Even though he gave the Screws of the World a legal caning (costing the paper half a million pounds in damages and legal costs), many motor racing moguls are insisting he has to stand down from his position as president of the FIA (Federation Internationale de l’Automobile) because of his leather-clad laps in the pits.
Max is an old hand at S&M, having been at it for 45 years. Whatever about his fetishes in the privacy of his own dungeon (and doesn’t the NoW believe an Englishman’s home is his castle – dungeons included?), it seems that Max Mosley wanted to make Formula 1 racing safer and cleaner.
The one-time racing driver has been credited with forcing the sport to pump millions into radical safety improvements to save driver’s lives and was behind the $100 million fine slapped on McClaren after one of their team was found with a bundle of secret documents belonging to rivals Ferrari stuffed up his jumper.
Mr Mosley (who is not short of a few bob himself, of course) is said to have been pushing for the FIA motor racing authority to be given the power to impose even harsher penalties on the mega-rich playboys behind F1’s dodgy dealings. One of his fiercest opponents is former race ace Sir Jackie Stewart, a “long-standing friend” of Richard Dearlove, ex-head of MI6.
And who was the man who dropped the dime on the F1 chief in the first place? The husband of one of the dominatrixes having the whip-round with Max – who just happens to have been a serving surveillance officer in MI5.
Spooky coincidence or what?

SAS scammer goes free

A BRITISH ARMY sergeant who hid $200,000 in a flower pot at his home while he was stationed in Ballykelly, County Antrim, has been cleared of stealing £100,000 from the SAS.
Staff Sergeant Mark McKay (35), of the Adjutant General’s Corps, was found not guilty of stealing $200,000 from a cash office at the Hereford HQ of 22 SAS where he was on attachment in February 2003 during the Second Gulf War.
At a week-long court martial at Bulford military court in Wiltshire last week, McKay claimed he made the sum legitimately by running his own privately-funded tuck shop, selling alcohol, toiletries and Viagra to the 5,300 occupation troops at his base in the Gulf.
Breaking down as he gave evidence, ‘Del Boy’ said he felt “ashamed” at having made so much money out of his comrades in arms.
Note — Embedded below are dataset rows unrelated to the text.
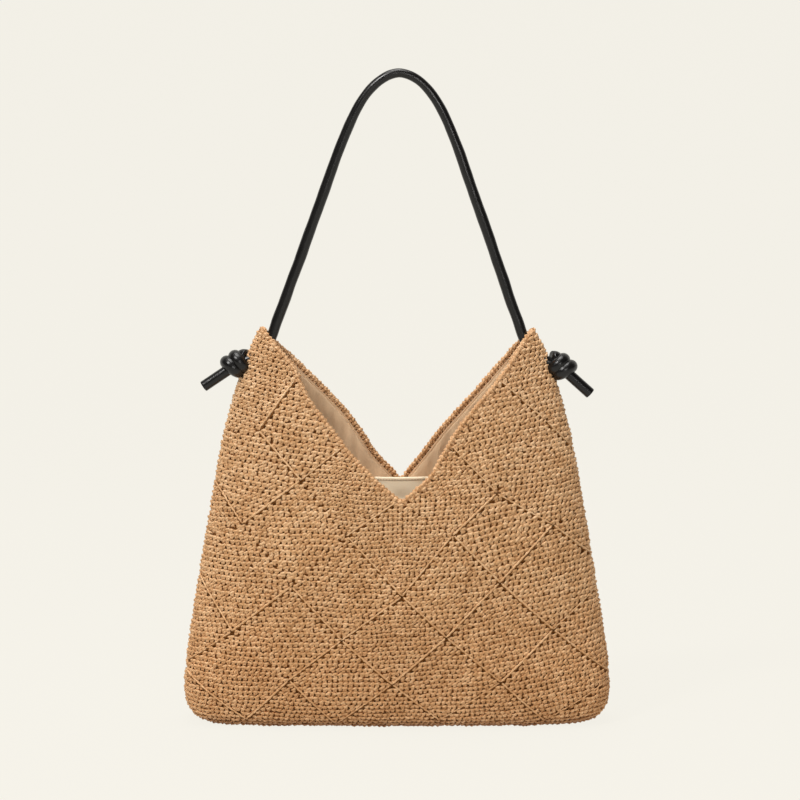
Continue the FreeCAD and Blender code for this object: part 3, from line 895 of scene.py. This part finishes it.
def steel(name):
    """Brushed steel."""
    n = Nodes(name)
    place = n.place()
    scratch = n.noise(n.scaled(place, (1.0, 60.0, 1.0)), 400.0, 2.0, 0.6)
    n.put("Base Color", n.ramp(scratch, [(0.3, (0.42, 0.41, 0.40)), (0.7, (0.60, 0.59, 0.57))]))
    n.put("Roughness", n.math("MULTIPLY_ADD", scratch, 0.2, 0.28))
    n.put("Metallic", 1.0)
    return n.material


def painted_hole_shade(name):
    """Painted shade: raffia brown darkened to stand for the shade in the holes between the stitches and in the creases
    of the joins.
    """
    n = Nodes(name)
    place = n.place()
    weave = n.noise(place, 420.0, 3.0, 0.6)
    n.put("Base Color", n.ramp(weave, [(0.3, (0.12, 0.042, 0.009)), (0.7, (0.25, 0.105, 0.030))]))
    n.put("Normal", n.bump(weave, 0.6, 0.0006))
    n.put("Roughness", 0.85)
    n.put("Specular IOR Level", 0.1)
    return n.material


RAFFIA = raffia("Raffia", (0.38, 0.176, 0.056), (0.60, 0.360, 0.180), (0.88, 0.64, 0.41))
EDGE_YARN = raffia("Edging raffia", (0.36, 0.156, 0.050), (0.57, 0.325, 0.155), (0.85, 0.59, 0.36))
# Painted shade: a dark raffia brown for the sheets under the stitches and the strands in the joins' creases.
HOLE_SHADE = painted_hole_shade("Painted shade in the stitch holes")
CANVAS = canvas("Lining canvas", (0.60, 0.395, 0.230), (0.80, 0.575, 0.365))
# Painted light: the pocket's canvas is a much brighter copy of the lining canvas, standing in for light that the
# shaded pocket inside the bag does not get.
PAINTED_LIGHT_POCKET_CANVAS = canvas("Pocket canvas with painted light", (0.97, 0.80, 0.55), (0.99, 0.88, 0.68))
BINDING = canvas("Binding tape", (0.56, 0.34, 0.18), (0.74, 0.50, 0.30), 0.5)
LEATHER = leather("Strap leather")
THREAD = canvas("Sewing thread", (0.30, 0.18, 0.10), (0.44, 0.29, 0.17), 0.2)
STEEL = steel("Snap steel")

# ---------------------------------------------------------------- crocheted panels

SIDE_NAMES = {-1: "front", 1: "back"}
# Tilt of the rows in degrees, left and right, and the size of the stitches, left and right.
WORK = {
    "row1_middle": (0, 0, 0.92, 0.92), "row1_inner": (-2, 6, 0.95, 0.93), "row1_outer": (-3, 8, 0.95, 0.95),
    "row2_inner": (1, 3, 0.98, 0.95), "row2_outer": (-3, 9, 0.98, 0.97), "row3_middle": (2, 2, 0.90, 0.90),
    "row3_inner": (0, 8, 1.00, 0.98), "row3_outer": (2, 7, 1.00, 1.00), "row4_inner": (-3, 3, 1.00, 1.03),
    "row4_outer": (-2, 9, 1.04, 1.04), "row5_middle": (2, 2, 0.86, 0.86), "row5_inner": (1, 12, 1.08, 1.14),
    "row5_outer": (3, 6, 0.98, 0.96), "row6_inner": (-3, 4, 0.88, 0.95), "row6_outer": (-6, 8, 1.07, 1.00),
    "row7": (-10, 12, 1.14, 1.02), "tips": (-12, 10, 0.98, 1.00),
}

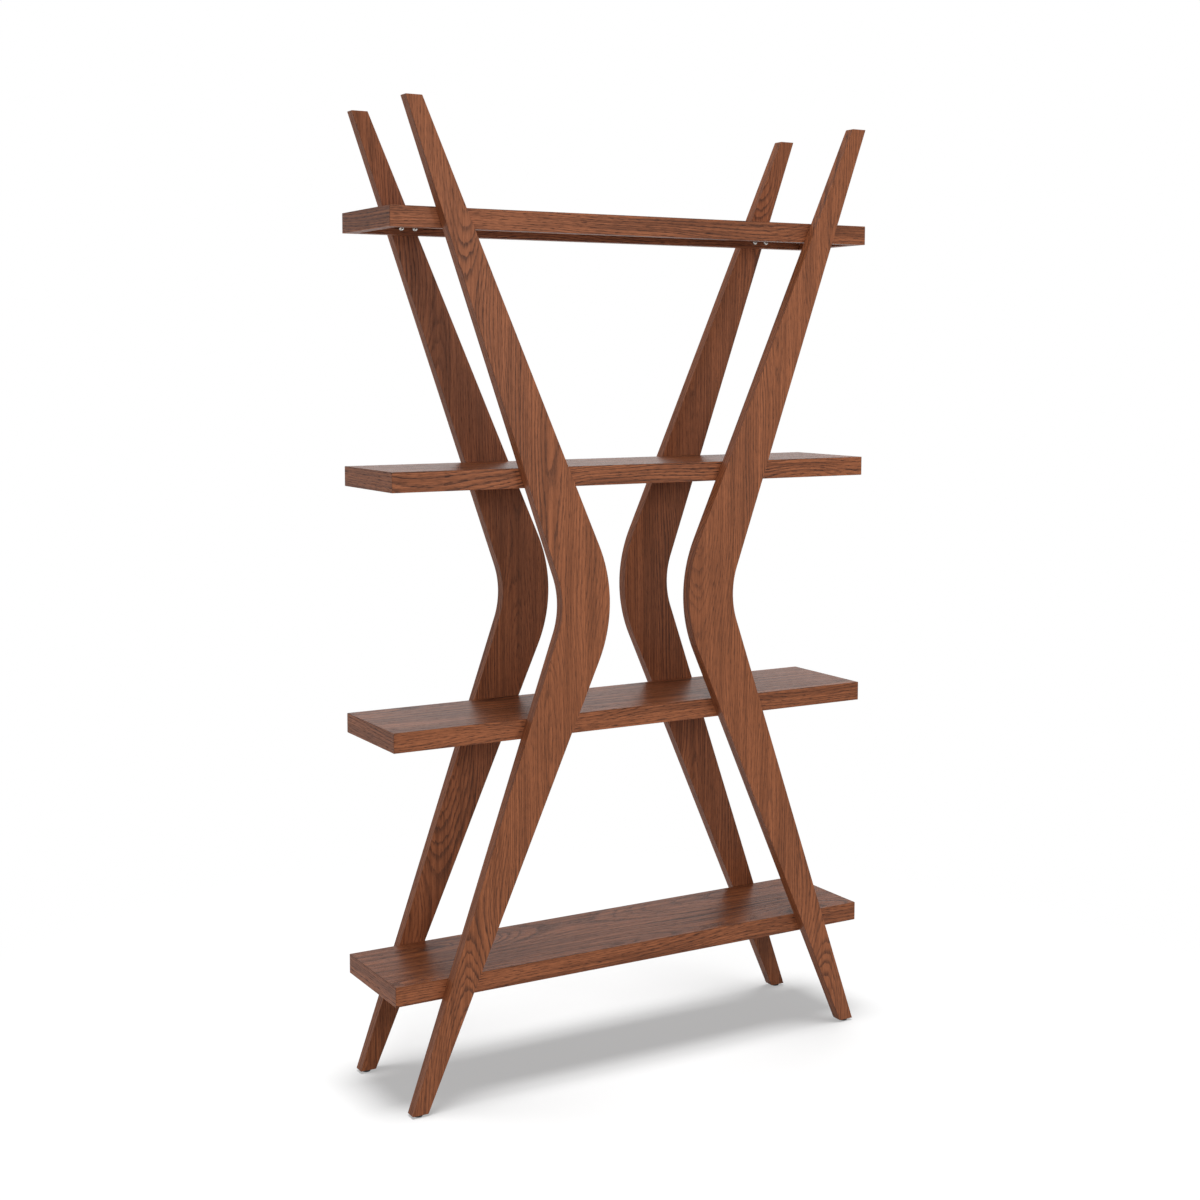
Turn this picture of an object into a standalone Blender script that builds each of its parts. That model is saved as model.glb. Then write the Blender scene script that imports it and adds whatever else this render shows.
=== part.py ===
"""Open etagere: four tray-built shelves bolted between two pairs of waisted board legs.

Metres, +Z up. The origin is on the floor under the middle of the object, X runs along the shelves
and the front faces -Y. Every shelf is a hollow tray: a thin top panel whose edges are mitred into
four edge rails. Two button-head bolts per leg go outwards from inside each tray, through the front
or back rail and into the leg.
"""
from math import atan, cos, pi, sin, sqrt

import bmesh
import bpy
from mathutils import Matrix, Vector

# Shelves
SHELF_NAMES = ("bottom_shelf", "lower_shelf", "upper_shelf", "top_shelf")
SHELF_LENGTH = 1.020
SHELF_DEPTH = 0.208
SHELF_THICKNESS = 0.036
PANEL_THICKNESS = 0.012
RAIL_WIDTH = 0.022
LOWEST_SHELF_TOP = 0.235
SHELF_PITCH = 0.453

# Legs: each edge is two straight runs that meet in a round at the waist
LEG_THICKNESS = 0.022
LEG_ABOVE_TOP_SHELF = 0.183
LEG_END_INSET = 0.0205
LEG_END_WIDTH = 0.0310
LEG_WAIST_WIDTH = 0.115
LEG_WAIST_GAP = 0.124
OUTER_WAIST_RADIUS = 0.155
INNER_WAIST_RADIUS = 0.260
OUTER_ROUND_STEPS = 12
INNER_ROUND_STEPS = 16

# Bolts
BOLT_SPACING = 0.027
BOLT_DIAMETER = 0.006
BOLT_GRIP_IN_LEG = 0.0125
BOLT_HOLE_SPARE_DEPTH = 0.0015
BOLT_TIP_CHAMFER = 0.0006
BOLT_HEAD_DIAMETER = 0.0105
BOLT_HEAD_HEIGHT = 0.0033
BOLT_HEAD_RIM = 0.0009
BOLT_KEY_ACROSS_FLATS = 0.004
BOLT_KEY_DEPTH = 0.0020
BOLT_KEY_LAND = 0.0006
BOLT_SIDES = 12
DOME_STEPS = 3
HEX_SIDES = 6

# Floor glides, nailed into the feet
GLIDE_DIAMETER = 0.017
GLIDE_THICKNESS = 0.004
GLIDE_EDGE_ROUND = 0.0015
NAIL_DIAMETER = 0.0026
NAIL_LENGTH = 0.014
NAIL_HOLE_SPARE_DEPTH = 0.001
GLIDE_SIDES = 24

# Fits and edges
JOINT_GAP = 0.0003
ARRIS = 0.0008
OVERRUN = 0.010
WELD = 0.00001

# Sharper than this and a shaded edge stays crisp
CREASE_ANGLE = pi / 6

# Finishes: linear base colour, roughness, metallic
LEG_FINISH = ((0.262, 0.100, 0.052), 0.45, 0.0)
PANEL_FINISH = ((0.225, 0.088, 0.048), 0.42, 0.0)
RAIL_FINISH = ((0.250, 0.095, 0.048), 0.45, 0.0)
BOLT_FINISH = ((0.62, 0.60, 0.57), 0.30, 1.0)
GLIDE_FINISH = ((0.012, 0.012, 0.012), 0.60, 0.0)

HALF_LENGTH = SHELF_LENGTH / 2
HALF_DEPTH = SHELF_DEPTH / 2
HALF_GAP = JOINT_GAP / 2
SHELF_TOPS = [LOWEST_SHELF_TOP + step * SHELF_PITCH for step in range(len(SHELF_NAMES))]
FOOT_HEIGHT = GLIDE_THICKNESS + JOINT_GAP
LEG_TOP_HEIGHT = SHELF_TOPS[-1] + LEG_ABOVE_TOP_SHELF
WAIST_HEIGHT = (FOOT_HEIGHT + LEG_TOP_HEIGHT) / 2
OUTER_END_REACH = HALF_LENGTH - LEG_END_INSET
INNER_END_REACH = OUTER_END_REACH - LEG_END_WIDTH
INNER_WAIST_REACH = LEG_WAIST_GAP / 2
OUTER_WAIST_REACH = INNER_WAIST_REACH + LEG_WAIST_WIDTH
LEG_INNER_FACE = HALF_DEPTH + JOINT_GAP
BOLT_BELOW_SHELF_TOP = (SHELF_THICKNESS + PANEL_THICKNESS) / 2
BOLT_SEAT = HALF_DEPTH - RAIL_WIDTH - JOINT_GAP
BOLT_LENGTH = LEG_INNER_FACE - BOLT_SEAT + BOLT_GRIP_IN_LEG
BOLT_HOLE_RADIUS = BOLT_DIAMETER / 2 + JOINT_GAP
NAIL_HOLE_RADIUS = NAIL_DIAMETER / 2 + JOINT_GAP
SIDES = {"left": -1, "right": 1}
FACES = {"front": -1, "back": 1}


def clear_scene():
    """Start from an empty file."""
    for item in list(bpy.data.objects):
        bpy.data.objects.remove(item, do_unlink=True)


def finish_object(item, finish):
    """Give one object a material of its own."""
    colour, roughness, metallic = finish
    material = bpy.data.materials.new(item.name + "_finish")
    material.use_nodes = True
    shader = material.node_tree.nodes["Principled BSDF"]
    shader.inputs["Base Color"].default_value = (*colour, 1.0)
    shader.inputs["Roughness"].default_value = roughness
    shader.inputs["Metallic"].default_value = metallic
    item.data.materials.clear()
    item.data.materials.append(material)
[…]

He must be crying all the way to the bank.

Challenging TV

BEING the ‘silly season’ of summer and most of our usual suspects on holiday or otherwise in hiding, I’m grateful to Mitchel McLaughlin’s media maestro, Dominic Doherty, for relaying these gems culled from TV programmes.
The Weakest Link, BBC2
Anne Robinson: Oscar Wilde, Adolf Hitler and Jeffrey Archer have all written books about their experiences in what? Prison or the Conservative Party?
Contestant: The Conservative Party.
University Challenge, BBC2
Jeremy Paxman: What is another name for ‘cherry pickers’ and ‘cheesemongers’?
Contestant: Homosexuals.
Paxman: No. They’re regiments in the British Army who will be very  upset with you.